[Records with modeling code]
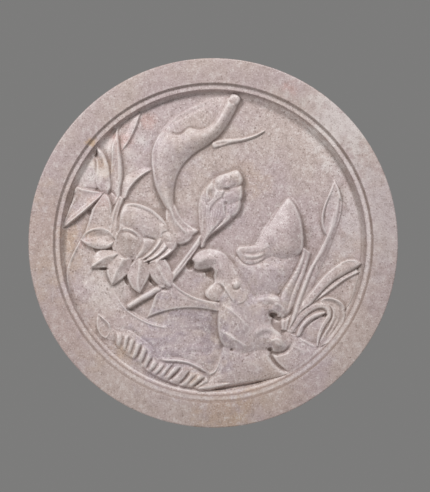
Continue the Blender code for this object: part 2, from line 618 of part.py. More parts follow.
def carved_sheet(collection):
    """The picture as a round sheet with a flat underside, let into the slab's socket."""
    sheet_mesh = bmesh.new()
    bmesh.ops.create_grid(sheet_mesh, x_segments=SHEET_CELLS, y_segments=SHEET_CELLS, size=1)
    rim_edges = [edge for edge in sheet_mesh.edges if edge.is_boundary]
    skirt = bmesh.ops.extrude_edge_only(sheet_mesh, edges=rim_edges)["geom"]
    skirt_edges = [item for item in skirt if isinstance(item, bmesh.types.BMEdge) and item.is_boundary]
    bmesh.ops.contextual_create(sheet_mesh, geom=skirt_edges)
    sheet_mesh.verts.index_update()
    lower = sorted({corner.index for edge in skirt_edges for corner in edge.verts})
    bmesh.ops.recalc_face_normals(sheet_mesh, faces=sheet_mesh.faces)
    mesh = bpy.data.meshes.new("Carved sheet")
    sheet_mesh.to_mesh(mesh)
    sheet_mesh.free()
    places = np.empty(3 * len(mesh.vertices))
    mesh.vertices.foreach_get("co", places)
    places = places.reshape(-1, 3)
    x = places[:, 0] * np.sqrt(1 - places[:, 1] ** 2 / 2) * SHEET_RADIUS / SQUARE
    y = places[:, 1] * np.sqrt(1 - places[:, 0] ** 2 / 2) * SHEET_RADIUS / SQUARE
    heights = GROUND_LEVEL + PART * carve_pond(x, y)
    heights[lower] = SHEET_UNDERSIDE
    mesh.vertices.foreach_set("co", np.column_stack([SQUARE * x, SQUARE * y, heights]).ravel())
    sheet = bpy.data.objects.new("Carved sheet", mesh)
    sheet.hide_render = True
    sheet.display_type = "WIRE"
    collection.objects.link(sheet)
    facets = sheet.modifiers.new("Facet", "DECIMATE")
    facets.ratio = CARVING_TRIANGLES / (2 * len(mesh.polygons))
    return sheet


def main():
    clear_scene()
    panel_parts = new_collection("Stone relief panel")
    helpers = new_collection("Carving helpers")
    helpers.hide_render = True
    slab = turned_slab(panel_parts)
    slab.data.materials.append(stone_material())
    union = slab.modifiers.new("Carved field", "BOOLEAN")
    union.operation = "UNION"
    union.solver = "EXACT"
    union.object = carved_sheet(helpers)
    for piece in (slab, union.object):
        piece.rotation_euler = (math.pi / 2, 0, 0)


main()
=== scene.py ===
"""The looks of the round stone relief panel: its carved face cut finer, and its waxed sandstone."""

import math

import bmesh
import bpy
import numpy as np
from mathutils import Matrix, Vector


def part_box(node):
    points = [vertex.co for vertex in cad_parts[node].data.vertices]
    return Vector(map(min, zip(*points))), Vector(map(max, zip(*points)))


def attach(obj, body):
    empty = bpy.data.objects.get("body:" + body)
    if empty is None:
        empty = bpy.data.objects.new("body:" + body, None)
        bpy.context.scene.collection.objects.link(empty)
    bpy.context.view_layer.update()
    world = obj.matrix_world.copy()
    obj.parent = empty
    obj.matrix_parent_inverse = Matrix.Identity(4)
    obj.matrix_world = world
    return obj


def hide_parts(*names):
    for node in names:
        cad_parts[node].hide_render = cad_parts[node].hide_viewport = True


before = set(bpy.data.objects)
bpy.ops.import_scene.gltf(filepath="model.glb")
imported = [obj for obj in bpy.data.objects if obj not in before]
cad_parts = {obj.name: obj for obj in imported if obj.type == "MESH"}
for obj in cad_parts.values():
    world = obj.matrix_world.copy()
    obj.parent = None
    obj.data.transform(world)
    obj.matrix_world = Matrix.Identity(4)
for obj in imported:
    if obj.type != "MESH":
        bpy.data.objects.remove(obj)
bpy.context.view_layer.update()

bl_info = {
    "name": "Stone Relief Panel",
    "version": (1, 0, 0),
    "blender": (4, 5, 0),
    "location": "3D View > Sidebar > Relief",
    "description": "Carves a round sandstone panel with a lotus pond in relief, on a plain stage",
    "category": "Add Mesh",
}

# The slab as the frame gives it, lying on its back while it is carved: up is then out of its front
SLAB_LOW, SLAB_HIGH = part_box("relief_panel")
PANEL_RADIUS = (SLAB_HIGH.x - SLAB_LOW.x) / 2
PANEL_THICKNESS = SLAB_HIGH.y - SLAB_LOW.y
MM = PANEL_THICKNESS / 50

# The drawing is squared up from the field's middle to its edge, with heights in parts of the relief
SQUARES = 148
PARTS = 11.0
DEEPEST = -2.4  # the lowest that the chisel goes below the ground, in parts
WALL = 0.9  # half the width of a carved wall, in squares
LINE_STEPS = 7  # from one given point of a smooth line to the next
TINY = 1e-9  # stands in for a width of nothing

# The photograph's frame, and the middle and the radius of the panel in it, in pixels
FRAME_WIDTH, FRAME_HEIGHT = 430, 492
PANEL_MIDDLE = (213.2, 242.9)
PANEL_PIXELS = 185.0
SQUARE = PANEL_RADIUS / PANEL_PIXELS  # the side of a square of the drawing on the front, in metres


class PanelSizes(bpy.types.PropertyGroup):
    """Sizes of the mouldings and of the carving"""

    rim_width: bpy.props.FloatProperty(
        name="Rim width", description="Flat rim round the field", default=30 * MM, unit="LENGTH"
    )
    step_width: bpy.props.FloatProperty(
        name="Step width", description="Run of the step inside the rim", default=2.2 * MM, unit="LENGTH"
    )
    step_depth: bpy.props.FloatProperty(
        name="Step depth", description="Drop of the step inside the rim", default=3.4 * MM, unit="LENGTH"
    )
    fillet_width: bpy.props.FloatProperty(
        name="Fillet width", description="Band between step and cove", default=5.6 * MM, unit="LENGTH"
    )
    cove_width: bpy.props.FloatProperty(
        name="Cove width", description="Hollow moulding down to the field", default=6.2 * MM, unit="LENGTH"
    )
    field_depth: bpy.props.FloatProperty(
        name="Field depth", description="Depth of the field below the rim", default=12 * MM, unit="LENGTH"
    )
    relief_height: bpy.props.FloatProperty(
        name="Relief height", description="Height of the tallest carving", default=11 * MM, unit="LENGTH"
    )
    front_arris: bpy.props.FloatProperty(
        name="Front arris", description="Radius of the rim's outer edge", default=2 * MM, unit="LENGTH"
    )
    back_chamfer: bpy.props.FloatProperty(
        name="Back chamfer", description="Chamfer round the back", default=1.2 * MM, unit="LENGTH"
    )
    worn_edge: bpy.props.FloatProperty(
        name="Worn edge", description="Rounding of the mouldings' edges", default=0.7 * MM, unit="LENGTH"
    )
    wear: bpy.props.IntProperty(
        name="Wear", description="How often the carving is rubbed down", default=1, min=0, max=20
    )
    face_triangles: bpy.props.IntProperty(
        name="Face triangles", description="Triangles in the face", default=178000, min=5000, max=180000
    )


class StoneColours(bpy.types.PropertyGroup):
    """Colours of the sandstone and its stains, and of the painted shade and painted highlight laid over it
    """

    beige: bpy.props.FloatVectorProperty(
        name="Beige", description="Main colour", subtype="COLOR", default=(0.528, 0.431, 0.402)
    )
    rose: bpy.props.FloatVectorProperty(
        name="Rose", description="Pinker clouds in the stone", subtype="COLOR", default=(0.494, 0.396, 0.400)
    )
    # Pale grains, and also painted highlight on carved edges, along the turned mouldings and on a few pale
    # patches
    pale_grain_and_highlight: bpy.props.FloatVectorProperty(
        name="Pale grain", description="Pale grains", subtype="COLOR", default=(0.800, 0.750, 0.730)
    )
    dark_grain: bpy.props.FloatVectorProperty(
        name="Dark grain", description="Dark specks", subtype="COLOR", default=(0.200, 0.145, 0.125)
    )
    ochre: bpy.props.FloatVectorProperty(
        name="Ochre", description="Iron stains", subtype="COLOR", default=(0.520, 0.350, 0.210)
    )
    pink: bpy.props.FloatVectorProperty(
        name="Pink", description="Pink stains", subtype="COLOR", default=(0.560, 0.330, 0.300)
    )
    slate: bpy.props.FloatVectorProperty(
        name="Slate", description="Grey bloom in the pool", subtype="COLOR", default=(0.450, 0.375, 0.425)
    )
    # Dust in the hollows and streaks in the pool's bed, and also painted shade: darkens hollows, crevices,
    # turned grooves, drilled pits and the lower rim
    dust_and_painted_shade: bpy.props.FloatVectorProperty(
        name="Hollow dirt", description="Dust in the hollows", subtype="COLOR", default=(0.215, 0.155, 0.130)
    )
    floor: bpy.props.FloatVectorProperty(
        name="Floor", description="Floor and surroundings", subtype="COLOR", default=(0.780, 0.775, 0.765)
    )


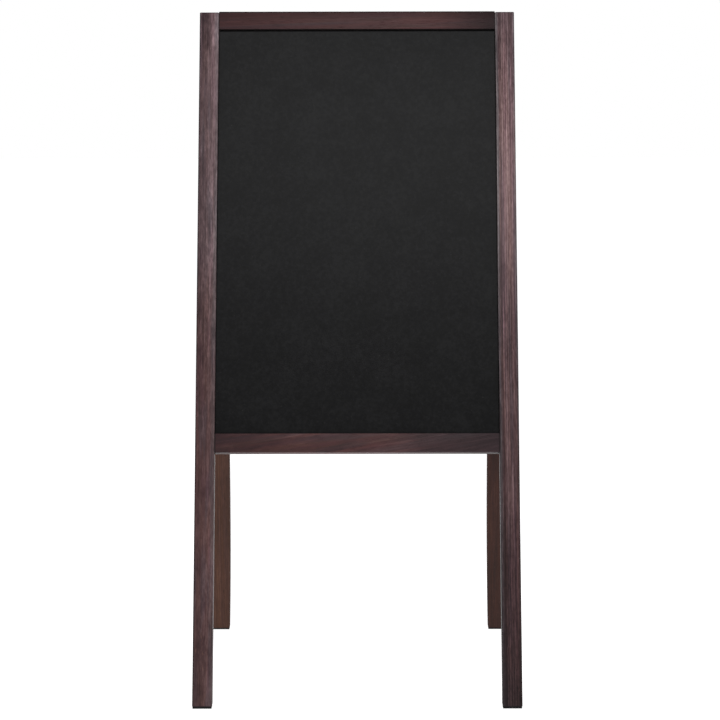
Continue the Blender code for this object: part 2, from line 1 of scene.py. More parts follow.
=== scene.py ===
"""Menu chalkboard easel: materials, smooth edges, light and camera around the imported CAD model.

The front frame's plane leans back from the hinge line at the top, and the back frame mirrors it.
Both frames share one local space, with its origin on the hinge axis: X along the axis, -Y out
through the writing face and -Z down the stiles. The wood is a solid texture in that space, so the
grain runs along each member and goes round its edges.
"""

import json
import math

import bpy
from mathutils import Euler, Matrix, Vector


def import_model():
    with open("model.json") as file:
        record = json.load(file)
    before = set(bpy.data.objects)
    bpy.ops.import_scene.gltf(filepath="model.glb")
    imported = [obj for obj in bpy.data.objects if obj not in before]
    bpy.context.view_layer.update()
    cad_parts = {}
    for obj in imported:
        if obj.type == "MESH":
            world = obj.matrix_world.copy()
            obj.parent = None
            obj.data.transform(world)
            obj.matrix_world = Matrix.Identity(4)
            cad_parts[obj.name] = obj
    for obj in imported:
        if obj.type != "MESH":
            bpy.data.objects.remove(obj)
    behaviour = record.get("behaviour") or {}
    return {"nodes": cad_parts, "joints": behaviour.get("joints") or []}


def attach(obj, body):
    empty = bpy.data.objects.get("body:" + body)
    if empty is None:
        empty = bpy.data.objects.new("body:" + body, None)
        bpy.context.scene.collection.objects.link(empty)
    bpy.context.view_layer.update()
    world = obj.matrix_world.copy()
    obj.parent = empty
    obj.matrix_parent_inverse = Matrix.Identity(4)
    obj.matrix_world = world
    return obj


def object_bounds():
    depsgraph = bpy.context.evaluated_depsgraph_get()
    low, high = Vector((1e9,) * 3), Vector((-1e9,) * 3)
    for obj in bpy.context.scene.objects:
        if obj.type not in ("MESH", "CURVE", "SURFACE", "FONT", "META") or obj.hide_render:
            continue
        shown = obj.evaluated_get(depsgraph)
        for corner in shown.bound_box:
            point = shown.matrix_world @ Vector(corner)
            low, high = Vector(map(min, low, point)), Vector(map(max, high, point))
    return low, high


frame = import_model()
cad_lo, cad_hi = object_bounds()
nodes = frame["nodes"]
fold = next(j for j in frame["joints"] if j["name"] == "fold")
HINGE = Vector(fold["pos_m"])
LEAN = math.radians(fold["range_deg"][1] / 2)
TURN = {"front": Euler((-LEAN, 0, 0)), "back": Euler((-LEAN, 0, math.pi))}
MM = 0.001

# ---------------------------------------------------------------- node helpers


def colour(code):
    """A linear RGBA colour from a hex sRGB code."""
    parts = [int(code[i : i + 2], 16) / 255 for i in (0, 2, 4)]
    return [c / 12.92 if c <= 0.04045 else ((c + 0.055) / 1.055) ** 2.4 for c in parts] + [1.0]


class Net:
    """Short calls that add nodes to one material and link them."""

    def __init__(self, name, slot):
        self.material = bpy.data.materials.new(name)
        self.material.use_nodes = True
        self.material["slot"] = slot
        self.tree = self.material.node_tree
        self.tree.nodes.clear()
        self.shader = self.tree.nodes.new("ShaderNodeBsdfPrincipled")
        output = self.tree.nodes.new("ShaderNodeOutputMaterial")
        self.tree.links.new(self.shader.outputs[0], output.inputs["Surface"])

    def put(self, socket, value):
        """Links a socket to the input, or sets a plain value on it."""
        if isinstance(value, bpy.types.NodeSocket):
            self.tree.links.new(value, socket)
        else:
            socket.default_value = value

    def add(self, kind, inputs, **settings):
        """Adds a node with its settings, and fills its inputs by name or by place."""
        node = self.tree.nodes.new("ShaderNode" + kind)
        for key, value in settings.items():
            setattr(node, key, value)
        for key, value in inputs.items():
            self.put(node.inputs[key], value)
        return node

    def math(self, operation, a, b=0.0, clamp=False):
        node = self.add("Math", {0: a, 1: b}, operation=operation, use_clamp=clamp)
        return node.outputs[0]

    def swing(self, value, factor, centre=0.5):
        """A term for total(): how far a value is from its centre, times a factor."""
        return self.math("SUBTRACT", value, centre), factor

    def total(self, *terms):
        """The sum of numbers, sockets and (socket, factor) pairs."""
        result = 0.0
        for term in terms:
            if isinstance(term, tuple):
                result = self.add(
                    "Math", {0: term[0], 1: term[1], 2: result}, operation="MULTIPLY_ADD"
                ).outputs[0]
            else:
                result = self.math("ADD", term, result)
        return result

    def remap(self, value, low, high, to_low=0.0, to_high=1.0, smooth=True):
        """Turns the range from low to high into to_low to to_high, and holds the ends."""
        inputs = {"Value": value, 1: low, 2: high, 3: to_low, 4: to_high}
        kind = "SMOOTHSTEP" if smooth else "LINEAR"
        return self.add("MapRange", inputs, interpolation_type=kind).outputs[0]

    def split(self, vector):
        return self.add("SeparateXYZ", {0: vector}).outputs

    def join(self, x, y, z):
        return self.add("CombineXYZ", {0: x, 1: y, 2: z}).outputs[0]

    def scaled(self, vector, factors, offset=(0.0, 0.0, 0.0)):
        """The point times a factor for each axis, for noise in cycles per metre."""
        inputs = {0: vector, 1: factors, 2: offset}
        return self.add("VectorMath", inputs, operation="MULTIPLY_ADD").outputs[0]

    def even_noise(self, point, scale, detail, roughness=0.5, offset=(0.0, 0.0, 0.0)):
        """Noise at one scale in every direction, in cycles per metre."""
        return self.noise(self.scaled(point, (scale,) * 3, offset), detail, roughness)

    def noise(self, vector, detail=2.0, roughness=0.5, distortion=0.0):
        inputs = {
            "Vector": vector,
            "Scale": 1.0,
            "Detail": detail,
            "Roughness": roughness,
            "Distortion": distortion,
        }
        return self.add("TexNoise", inputs).outputs["Fac"]

    def ramp(self, value, stops):
        node = self.add("ValToRGB", {0: value})
        elements = node.color_ramp.elements
        while len(elements) < len(stops):
            elements.new(0.5)
        for element, (place, tone) in zip(elements, stops):
            element.position = place
            element.color = tone
        return node.outputs[0]

    def mix(self, factor, a, b, blend="MIX"):
        """Mixes two colours. A Mix node has its colours in inputs 6 and 7 and in output 2."""
        node = self.add("Mix", {0: factor, 6: a, 7: b}, data_type="RGBA", blend_type=blend)
        return node.outputs[2]

    def dim(self, tone, factor):
        """A colour times a number."""
        tone = tone if isinstance(tone, bpy.types.NodeSocket) else tone[:3]
        node = self.add("VectorMath", {0: tone, "Scale": factor}, operation="SCALE")
        return node.outputs[0]

    def bump(self, height, distance):
        inputs = {"Height": height, "Distance": distance, "Strength": 1.0}
        return self.add("Bump", inputs).outputs[0]

    def finish(self, base, roughness, normal=None, **constants):
        """Fills the shader. The constants are set on its own sockets."""
        self.put(self.shader.inputs["Base Color"], base)
        self.put(self.shader.inputs["Roughness"], roughness)
        if normal is not None:
            self.put(self.shader.inputs["Normal"], normal)
        for key, value in constants.items():
            self.shader.inputs[key.replace("_", " ")].default_value = value
        return self.material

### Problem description
Print, from the entries above, the line with "helpers.hide_render = True", the line with "for node in" and all lines between them, exactly and with nothing else.

### Answer
    helpers.hide_render = True
    slab = turned_slab(panel_parts)
    slab.data.materials.append(stone_material())
    union = slab.modifiers.new("Carved field", "BOOLEAN")
    union.operation = "UNION"
    union.solver = "EXACT"
    union.object = carved_sheet(helpers)
    for piece in (slab, union.object):
        piece.rotation_euler = (math.pi / 2, 0, 0)


main()
=== scene.py ===
"""The looks of the round stone relief panel: its carved face cut finer, and its waxed sandstone."""

import math

import bmesh
import bpy
import numpy as np
from mathutils import Matrix, Vector


def part_box(node):
    points = [vertex.co for vertex in cad_parts[node].data.vertices]
    return Vector(map(min, zip(*points))), Vector(map(max, zip(*points)))


def attach(obj, body):
    empty = bpy.data.objects.get("body:" + body)
    if empty is None:
        empty = bpy.data.objects.new("body:" + body, None)
        bpy.context.scene.collection.objects.link(empty)
    bpy.context.view_layer.update()
    world = obj.matrix_world.copy()
    obj.parent = empty
    obj.matrix_parent_inverse = Matrix.Identity(4)
    obj.matrix_world = world
    return obj


def hide_parts(*names):
    for node in names:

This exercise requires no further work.